Cast base to long before multiplication in Java to prevent integer overflow during intermediate computations.
Negative bases require no special handling since multiplication naturally preserves and flips sign through the recursive chain.
This linear approach is a stepping stone to the O(log n) exponentiation-by-squaring technique, which halves the exponent at each step instead of decrementing by 1.

Practice Makes Perfect

Once you have this pattern down, try these related problems to strengthen your recursion skills:

Nth Fibonacci number with recursion (another classic base-case-plus-reduction problem)
Binary search (recursion with halving instead of decrementing)
Palindrome tester (recursion on string boundaries)

This problem and hundreds of others are available on Firecode, where over 50,000 engineers have prepared for technical interviews and landed roles at top tech companies. Building a strong recursion foundation here will pay off when you hit harder problems like tree traversals and dynamic programming.

Solutions in Other Languages

Python

class Solution:
    def simple_pow(self, base: int, exponent: int) -> int:
        if exponent == 0:
            return 1
        return base * self.simple_pow(base, exponent - 1)

Python handles arbitrary-precision integers natively, so there is no overflow concern here.

JavaScript

class Solution {
  simplePow(base, exponent) {
    if (exponent === 0) return 1;
    return base * this.simplePow(base, exponent - 1);
  }
}

TypeScript

class Solution {
  simplePow(base: number, exponent: number): number {
    if (exponent === 0) return 1;
    return base * this.simplePow(base, exponent - 1);
  }
}

C++

class Solution {
public:
  int simplePow(int base, int exponent) {
    if (exponent == 0) {
      return 1;
    }
    return base * simplePow(base, exponent - 1);
  }
};

Go

The Go solution was not available for this problem at the time of writing.

Scala

class Solution {
  def simplePow(base: Int, exponent: Int): Long = {
    if (exponent == 0) return 1L
    base.toLong * simplePow(base, exponent - 1)
  }
}

Scala uses toLong on the base to prevent integer overflow, similar to the Java cast.

Kotlin

class Solution {
  fun simplePow(base: Int, exponent: Int): Long {
    if (exponent == 0) {
      return 1L
    }
    return base.toLong() * simplePow(base, exponent - 1)
  }
}

Swift

class Solution {
    func simplePow(_ base: Int, _ exponent: Int) -> Int64 {
        if exponent == 0 {
            return 1
        }
        return Int64(base) * simplePow(base, exponent - 1)
    }
}

Rust

impl Solution {
    pub fn simple_pow(&self, base: i32, exponent: i32) -> i64 {
        if exponent == 0 {
            return 1;
        }
        base as i64 * self.simple_pow(base, exponent - 1)
    }
}

Ruby

class Solution
  def simple_pow(base, exponent)
    return 1 if exponent == 0
    base * simple_pow(base, exponent - 1)
  end
end

Like Python, Ruby has arbitrary-precision integers so overflow is not a concern.

Dart

class Solution {
  int simplePow(int base, int exponent) {
    if (exponent == 0) {
      return 1;
    }
    return base * simplePow(base, exponent - 1);
  }
}

C#

public class Solution {
    public long simplePow(int baseNum, int exponent) {
        if (exponent == 0) {
            return 1L;
        }
        return (long) baseNum * simplePow(baseNum, exponent - 1);
    }
}

Note that C# uses baseNum as the parameter name since base is a reserved keyword.

PHP

class Solution {
    public function simplePow(int $base, int $exponent): int {
        if ($exponent == 0) {
            return 1;
        }
        return $base * $this->simplePow($base, $exponent - 1);
    }
}

Frequently Asked Questions

Why does the recursive power function use O(n) space?

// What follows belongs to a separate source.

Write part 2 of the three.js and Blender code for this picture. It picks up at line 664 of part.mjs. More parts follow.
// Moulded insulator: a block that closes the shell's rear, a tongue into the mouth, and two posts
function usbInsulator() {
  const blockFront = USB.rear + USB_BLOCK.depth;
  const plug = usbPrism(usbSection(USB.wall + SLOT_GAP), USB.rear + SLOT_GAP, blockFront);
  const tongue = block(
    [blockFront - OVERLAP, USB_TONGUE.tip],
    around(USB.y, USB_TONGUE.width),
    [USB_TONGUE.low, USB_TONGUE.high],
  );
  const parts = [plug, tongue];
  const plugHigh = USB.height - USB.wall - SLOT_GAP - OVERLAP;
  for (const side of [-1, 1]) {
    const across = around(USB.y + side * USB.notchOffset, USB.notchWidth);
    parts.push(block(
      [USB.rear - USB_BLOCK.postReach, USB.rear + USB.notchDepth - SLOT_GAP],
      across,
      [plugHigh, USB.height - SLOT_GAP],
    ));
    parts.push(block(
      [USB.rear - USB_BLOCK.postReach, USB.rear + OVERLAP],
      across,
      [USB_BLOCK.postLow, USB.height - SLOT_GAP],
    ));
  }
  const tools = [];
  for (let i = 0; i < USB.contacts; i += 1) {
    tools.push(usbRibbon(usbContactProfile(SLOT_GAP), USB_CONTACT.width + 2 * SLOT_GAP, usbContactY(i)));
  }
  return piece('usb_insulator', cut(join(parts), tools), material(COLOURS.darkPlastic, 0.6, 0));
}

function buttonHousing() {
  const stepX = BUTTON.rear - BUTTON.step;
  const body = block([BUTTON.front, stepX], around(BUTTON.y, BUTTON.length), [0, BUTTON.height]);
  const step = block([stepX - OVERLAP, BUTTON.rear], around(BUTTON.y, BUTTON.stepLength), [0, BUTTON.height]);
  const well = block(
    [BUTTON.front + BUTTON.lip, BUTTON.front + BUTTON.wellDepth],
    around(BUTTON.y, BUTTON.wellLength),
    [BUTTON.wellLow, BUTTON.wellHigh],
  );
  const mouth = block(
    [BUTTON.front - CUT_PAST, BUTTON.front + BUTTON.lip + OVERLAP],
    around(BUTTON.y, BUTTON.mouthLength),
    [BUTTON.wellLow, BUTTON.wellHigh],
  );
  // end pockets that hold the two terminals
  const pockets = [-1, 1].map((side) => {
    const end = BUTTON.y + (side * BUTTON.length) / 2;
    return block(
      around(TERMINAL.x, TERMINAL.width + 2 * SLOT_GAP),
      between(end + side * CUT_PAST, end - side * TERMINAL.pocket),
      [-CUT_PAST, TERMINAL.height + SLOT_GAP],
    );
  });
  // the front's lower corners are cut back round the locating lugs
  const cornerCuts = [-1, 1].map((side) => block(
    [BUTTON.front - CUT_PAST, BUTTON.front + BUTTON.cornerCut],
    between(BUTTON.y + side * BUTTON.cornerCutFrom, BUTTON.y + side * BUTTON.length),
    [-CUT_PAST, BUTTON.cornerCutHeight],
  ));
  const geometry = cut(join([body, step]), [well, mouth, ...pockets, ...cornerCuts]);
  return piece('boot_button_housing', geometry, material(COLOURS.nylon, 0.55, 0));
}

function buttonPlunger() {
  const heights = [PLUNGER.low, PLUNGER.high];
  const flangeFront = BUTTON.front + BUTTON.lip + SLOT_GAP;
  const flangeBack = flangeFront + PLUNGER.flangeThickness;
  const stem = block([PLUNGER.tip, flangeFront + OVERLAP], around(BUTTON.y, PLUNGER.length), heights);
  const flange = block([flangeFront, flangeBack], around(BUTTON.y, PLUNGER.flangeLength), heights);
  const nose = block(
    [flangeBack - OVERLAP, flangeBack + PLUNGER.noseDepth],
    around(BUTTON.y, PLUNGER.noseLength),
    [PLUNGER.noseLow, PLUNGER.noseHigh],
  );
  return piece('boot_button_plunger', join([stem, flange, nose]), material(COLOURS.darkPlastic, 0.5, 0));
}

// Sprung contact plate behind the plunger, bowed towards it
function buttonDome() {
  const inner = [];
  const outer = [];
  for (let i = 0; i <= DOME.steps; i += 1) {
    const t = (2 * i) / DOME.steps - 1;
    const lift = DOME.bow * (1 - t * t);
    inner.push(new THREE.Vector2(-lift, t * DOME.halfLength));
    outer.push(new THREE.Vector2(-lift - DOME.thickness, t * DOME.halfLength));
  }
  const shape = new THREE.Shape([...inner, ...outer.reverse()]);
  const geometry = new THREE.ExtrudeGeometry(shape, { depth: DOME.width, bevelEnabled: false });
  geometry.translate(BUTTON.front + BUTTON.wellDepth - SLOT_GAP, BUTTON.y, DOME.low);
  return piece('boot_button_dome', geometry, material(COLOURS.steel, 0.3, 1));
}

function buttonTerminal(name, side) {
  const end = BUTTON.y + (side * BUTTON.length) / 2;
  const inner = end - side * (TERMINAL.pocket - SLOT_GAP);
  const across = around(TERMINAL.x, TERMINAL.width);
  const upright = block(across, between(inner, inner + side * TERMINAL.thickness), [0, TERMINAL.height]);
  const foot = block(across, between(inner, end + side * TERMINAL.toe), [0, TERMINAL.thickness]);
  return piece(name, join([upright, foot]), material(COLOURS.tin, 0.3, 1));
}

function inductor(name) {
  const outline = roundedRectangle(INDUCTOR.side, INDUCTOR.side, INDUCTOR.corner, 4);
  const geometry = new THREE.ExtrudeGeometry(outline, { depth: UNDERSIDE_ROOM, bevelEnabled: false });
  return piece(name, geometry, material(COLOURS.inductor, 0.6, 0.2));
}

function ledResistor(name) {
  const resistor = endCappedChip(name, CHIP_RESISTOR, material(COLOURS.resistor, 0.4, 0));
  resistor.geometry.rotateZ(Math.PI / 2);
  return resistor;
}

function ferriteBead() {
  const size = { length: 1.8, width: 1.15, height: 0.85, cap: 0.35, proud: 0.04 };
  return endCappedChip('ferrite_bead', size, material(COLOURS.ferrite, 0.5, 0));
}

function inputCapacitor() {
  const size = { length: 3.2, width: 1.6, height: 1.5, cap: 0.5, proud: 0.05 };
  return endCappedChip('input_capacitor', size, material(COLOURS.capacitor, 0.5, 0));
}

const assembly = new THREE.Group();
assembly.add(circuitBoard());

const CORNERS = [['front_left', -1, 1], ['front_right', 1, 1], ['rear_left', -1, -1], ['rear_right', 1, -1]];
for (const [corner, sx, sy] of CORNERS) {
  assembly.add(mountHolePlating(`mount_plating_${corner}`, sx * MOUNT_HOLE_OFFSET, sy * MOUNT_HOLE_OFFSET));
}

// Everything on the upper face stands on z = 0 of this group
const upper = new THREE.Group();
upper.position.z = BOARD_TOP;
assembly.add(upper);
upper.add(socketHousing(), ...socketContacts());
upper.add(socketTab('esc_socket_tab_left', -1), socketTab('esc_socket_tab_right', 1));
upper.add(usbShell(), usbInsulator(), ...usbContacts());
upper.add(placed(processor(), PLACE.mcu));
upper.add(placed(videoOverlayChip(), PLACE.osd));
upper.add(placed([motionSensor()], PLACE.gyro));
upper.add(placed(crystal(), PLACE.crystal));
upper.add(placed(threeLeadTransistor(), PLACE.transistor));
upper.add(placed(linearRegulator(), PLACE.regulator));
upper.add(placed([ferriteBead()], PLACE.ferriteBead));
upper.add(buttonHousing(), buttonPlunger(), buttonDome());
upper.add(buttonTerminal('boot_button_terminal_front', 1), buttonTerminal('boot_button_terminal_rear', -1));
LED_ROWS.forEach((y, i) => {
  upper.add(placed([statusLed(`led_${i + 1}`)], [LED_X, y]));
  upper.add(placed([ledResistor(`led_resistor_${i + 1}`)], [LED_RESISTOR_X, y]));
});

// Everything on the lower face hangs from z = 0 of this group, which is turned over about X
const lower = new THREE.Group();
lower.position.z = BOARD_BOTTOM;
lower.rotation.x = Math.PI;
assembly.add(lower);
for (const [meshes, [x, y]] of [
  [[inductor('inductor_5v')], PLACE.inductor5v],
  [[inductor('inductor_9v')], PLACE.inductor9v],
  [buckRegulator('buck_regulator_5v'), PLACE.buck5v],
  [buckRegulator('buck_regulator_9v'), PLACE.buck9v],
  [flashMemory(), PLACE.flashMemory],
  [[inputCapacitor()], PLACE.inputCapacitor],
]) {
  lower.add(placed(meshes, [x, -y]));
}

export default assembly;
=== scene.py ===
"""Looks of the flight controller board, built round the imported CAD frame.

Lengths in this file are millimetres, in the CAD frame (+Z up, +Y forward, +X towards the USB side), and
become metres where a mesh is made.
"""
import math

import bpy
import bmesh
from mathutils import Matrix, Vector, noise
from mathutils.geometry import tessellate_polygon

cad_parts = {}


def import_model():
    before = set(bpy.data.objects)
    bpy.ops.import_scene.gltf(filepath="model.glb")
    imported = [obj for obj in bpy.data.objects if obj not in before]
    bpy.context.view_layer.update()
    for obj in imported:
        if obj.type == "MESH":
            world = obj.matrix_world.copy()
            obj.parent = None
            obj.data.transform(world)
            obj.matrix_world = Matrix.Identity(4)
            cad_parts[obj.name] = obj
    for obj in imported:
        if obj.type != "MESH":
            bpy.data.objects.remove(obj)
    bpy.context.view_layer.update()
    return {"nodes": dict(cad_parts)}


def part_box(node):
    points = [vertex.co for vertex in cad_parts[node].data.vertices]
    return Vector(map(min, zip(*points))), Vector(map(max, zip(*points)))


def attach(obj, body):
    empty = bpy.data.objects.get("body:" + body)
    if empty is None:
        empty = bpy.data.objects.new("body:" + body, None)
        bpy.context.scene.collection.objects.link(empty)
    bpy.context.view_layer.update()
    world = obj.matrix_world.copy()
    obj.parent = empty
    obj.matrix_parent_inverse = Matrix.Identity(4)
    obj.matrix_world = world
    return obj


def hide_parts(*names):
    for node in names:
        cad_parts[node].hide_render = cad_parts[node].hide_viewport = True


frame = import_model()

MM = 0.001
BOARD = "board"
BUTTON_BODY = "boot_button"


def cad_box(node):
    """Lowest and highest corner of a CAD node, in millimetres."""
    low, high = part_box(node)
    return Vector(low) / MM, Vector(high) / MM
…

Each recursive call adds a frame to the call stack. Since we make one call per decrement of the exponent, the stack grows to depth n before the base case returns and frames start popping. This gives O(n) space usage proportional to the exponent value.

How is this different from the O(log n) exponentiation by squaring approach?

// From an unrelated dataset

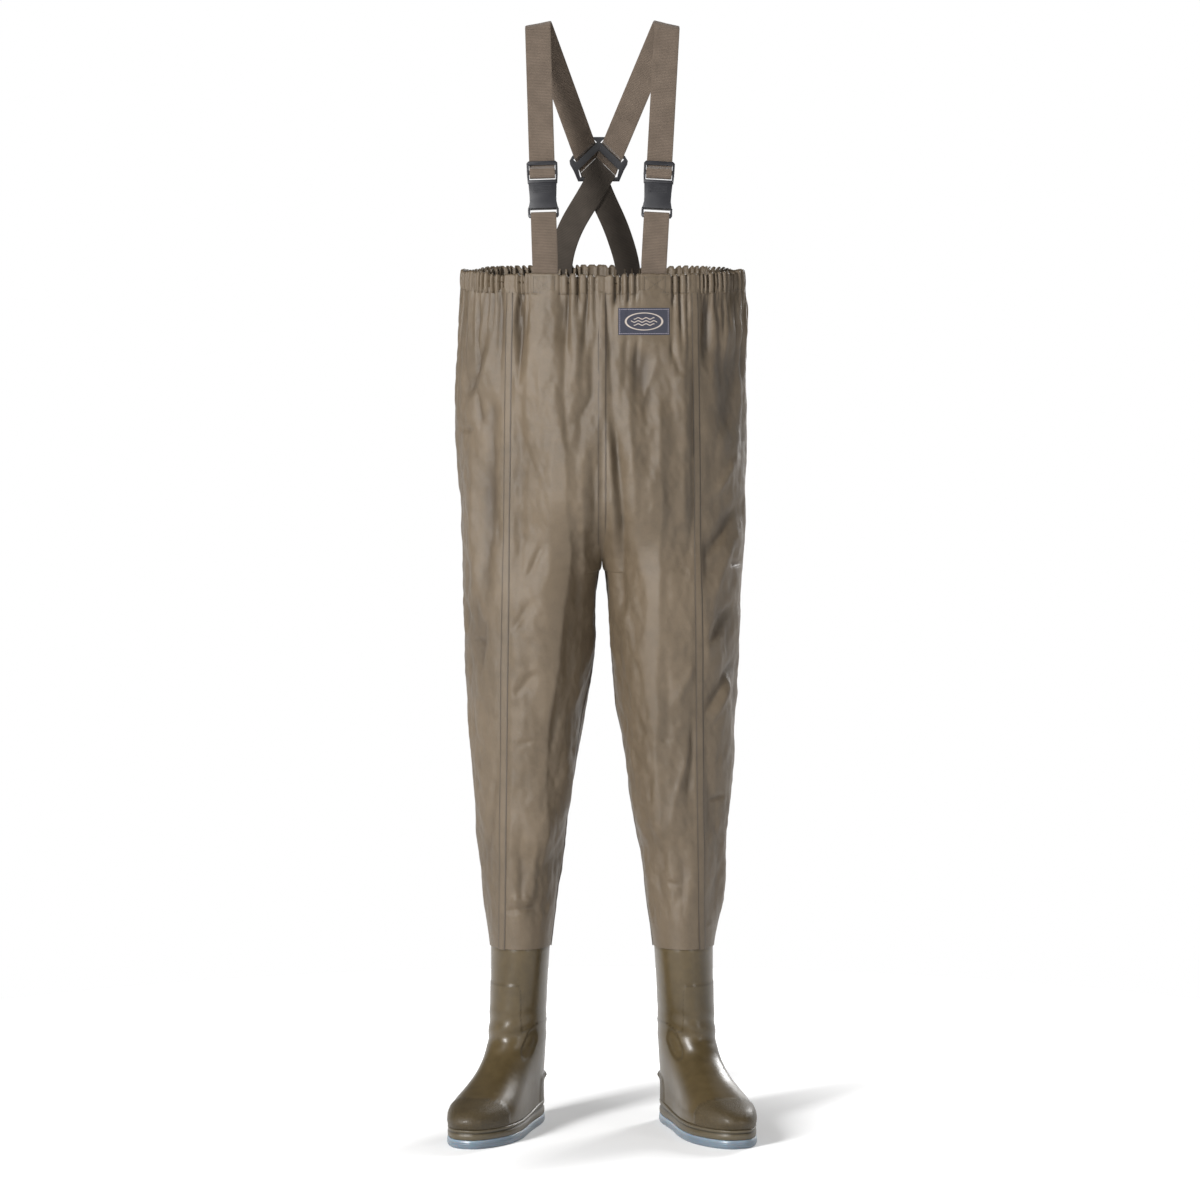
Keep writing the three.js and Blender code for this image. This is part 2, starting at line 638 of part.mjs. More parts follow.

The linear approach multiplies the base once per recursive call, reducing the exponent by 1 each time. Exponentiation by squaring halves the exponent at each step by using the identity base^n = (base^(n/2))^2, achieving O(log n) time and space. The linear version is simpler to implement but less efficient for large exponents.

Why do we cast to long in the Java solution?

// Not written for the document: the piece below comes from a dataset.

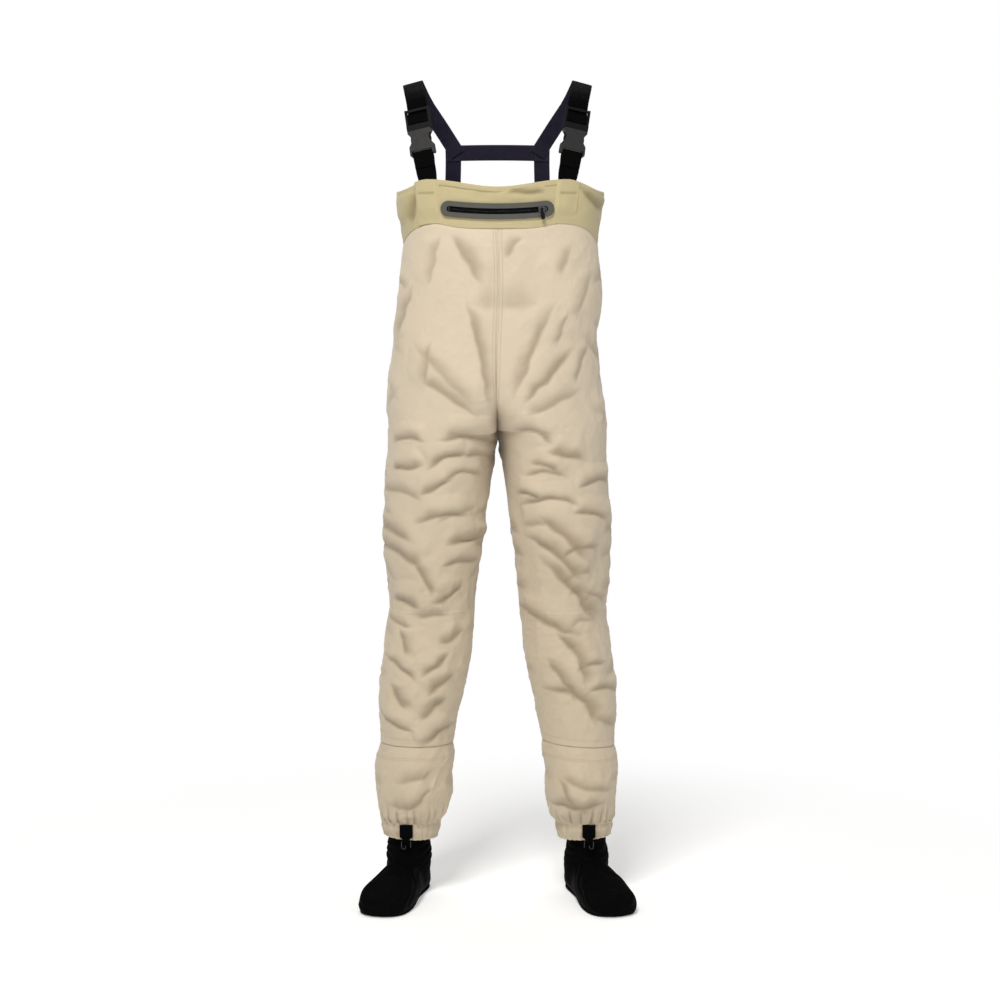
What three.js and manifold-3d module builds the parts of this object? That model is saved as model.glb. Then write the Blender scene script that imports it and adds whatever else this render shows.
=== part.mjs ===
// Stockingfoot chest waders with an H-back suspender harness, two side-release buckles, a chest
// pocket with a reverse-coil zip, elastic gravel guards and neoprene socks.
// Millimetres, +Z up. The front faces -Y and the wearer's left is +X. The origin lies on the
// ground, midway between the feet and midway between the toes and the seat. The shapes are drawn
// about the middle of the chest, and the whole is then moved forward or back as one. Each side is
// modelled once, for +X, and mirrored for -X.
import * as THREE from "three";
import { mergeVertices } from "three/addons/utils/BufferGeometryUtils.js";
import Module from "manifold-3d";

const wasm = await Module();
wasm.setup();

const FABRIC = 3; // wall of the laminated fabric
const NEOPRENE = 4; // wall of the socks
const GAP = 0.4; // clearance between neighbouring pieces
const HALF_GAP = GAP / 2;

// ---- materials ------------------------------------------------------------------------------

const material = (color, roughness, metalness = 0) =>
  new THREE.MeshStandardMaterial({ color, roughness, metalness });
const BEIGE = material(0xd3c3a4, 0.75);
const OLIVE = material(0xbdb184, 0.75);
const WEBBING = material(0x141416, 0.85);
const NAVY_WEBBING = material(0x23232f, 0.85);
const BLACK_PLASTIC = material(0x1b1b1c, 0.45);
const GREY_PLASTIC = material(0x2c2a2a, 0.4);
const ZIP_GREY = material(0x6d6c64, 0.6);
const ZIP_BLACK = material(0x0e0f12, 0.35);
const NEOPRENE_BLACK = material(0x08080a, 0.9);
const TAPE = material(0x9a9a96, 0.6);
const STEEL = material(0x3a3a3c, 0.35, 1);

// ---- solid-making helpers -------------------------------------------------------------------

const vec = (x, y, z) => new THREE.Vector3(x, y, z);
const lerp = THREE.MathUtils.lerp;
const rad = THREE.MathUtils.degToRad;
const smooth = (t) => THREE.MathUtils.smoothstep(t, 0, 1);

// A closed solid through a list of rings, each a list of the same number of points that runs
// anticlockwise seen from the last ring.
function loft(rings) {
  const count = rings[0].length;
  const points = rings.flat();
  const faces = [];
  for (let r = 0; r + 1 < rings.length; r++)
    for (let i = 0; i < count; i++) {
      const j = (i + 1) % count;
      const [a, b] = [r * count + i, r * count + j];
      faces.push(a, b, b + count, a, b + count, a + count);
    }
  const cap = (ring, start, flip) => {
    const centre = ring.reduce((sum, p) => sum.add(p), vec(0, 0, 0)).divideScalar(count);
    points.push(centre);
    for (let i = 0; i < count; i++) {
      const [a, b] = [start + i, start + ((i + 1) % count)];
      faces.push(points.length - 1, ...(flip ? [b, a] : [a, b]));
    }
  };
  cap(rings[0], 0, true);
  cap(rings.at(-1), (rings.length - 1) * count, false);
  const geometry = new THREE.BufferGeometry().setFromPoints(points);
  geometry.setIndex(faces);
  return geometry;
}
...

The base and exponent are int parameters, but repeated multiplication can overflow the 32-bit int range. For example, 10^9 is 1,000,000,000 which fits in an int, but 10^10 does not. Casting to long before multiplying prevents silent overflow and gives correct results for the problem's constraint range.

What happens when the base is 0?

When base is 0 and exponent is positive, the function correctly returns 0 because every recursive step multiplies by 0. When both base and exponent are 0, the function returns 1 because it hits the base case (exponent == 0) before any multiplication occurs. Mathematically 0^0 is debated, but returning 1 is the common convention in computing.

Can this approach handle negative exponents?

Not as written. The problem constrains the exponent to non-negative values (0 to 10). Supporting negative exponents would require returning a floating-point result (1.0 / base^|exponent|) since negative exponents produce fractions. The recursive structure would remain the same, just with an additional check at the top.

Why is recursion a natural fit for exponentiation?

Exponentiation has a clear recursive definition: base^n = base * base^(n-1), with base^0 = 1. This maps directly to a recursive function with a base case and a reduction step. The mathematical definition itself is recursive, making the code a near-literal translation of the formula.

What is the time complexity of this recursive approach?

The time complexity is O(n) where n is the exponent. Each recursive call performs one multiplication and decrements the exponent by 1, so we make exactly n calls before reaching the base case. Each call does O(1) work, giving O(n) total.

How would you convert this recursive solution to an iterative one?

Replace the recursion with a loop that multiplies an accumulator variable by the base, exponent-many times. Initialize result to 1, loop from 0 to exponent, multiply result by base each iteration, and return result. This preserves O(n) time but reduces space to O(1) since no call stack is needed.